No. 13 is one of my favorite little par 4s on the course. Playing just 376, but uphill, a good driver should leave nothing more than a wedge. But with trees pinching the fairway in the further you advance in the landing zone, a three metal or hybrid might be the more intelligent play. This leaves a mid- or short iron, but an almost blind approach, as the green sits atop a hill where only the top of the flagstick is visible. 

The next hole is a wonderful par 3 that plays back down the hill to a green guarded by multiple bunkers. A miss a little short won’t hurt you here, as the green isn’t terribly severe. Although it reads 221 yards on the scorecard, it doesn’t play that long with the elevation change. 

The final two holes at Coyote Ridge are as gettable as any two finishing holes in the area. No. 17 is a slightly downhill dogleg left where longer players can sling a draw around the corner, add some roll and potentially run something up toward the front edge of the green. Those who play a cut can elect to swat a three wood or even a long iron to play for position and leave a scoring club in hand for a potentially simple par or better. 

No. 18 is another short par 4 that plays slightly uphill to a blind green. It helps to have a little local knowledge here for the line you should choose off the tee. Just to the right of a little grove of trees is a good starting point if you want to bang driver or fairway metal. More conservative players can lay back with an iron and play for position, leaving somewhere around 165 yards remaining to a steeply sloped green. Any pin on the back left can be tough to get at, so playing to the middle of the putting surface can be the play, but this can leave a difficult two-putt. 

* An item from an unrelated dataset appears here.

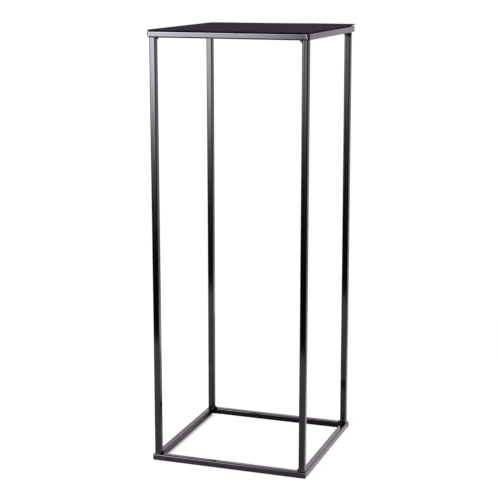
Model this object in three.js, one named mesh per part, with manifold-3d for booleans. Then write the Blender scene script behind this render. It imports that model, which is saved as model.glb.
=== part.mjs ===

Coyote Ridge is just quirky enough in spots to really test your course management skills, but also open enough on several holes to offer the grip-it-n’-rip-it style player to go for broke and swing away. From start to finish, I think you will enjoy the layout. It is still to be determined if and when Coyote Ridge will transition into a completely members-only club, so if you have yet to play it, I suggest you don’t dawdle or you may run the risk of missing out on this track forever.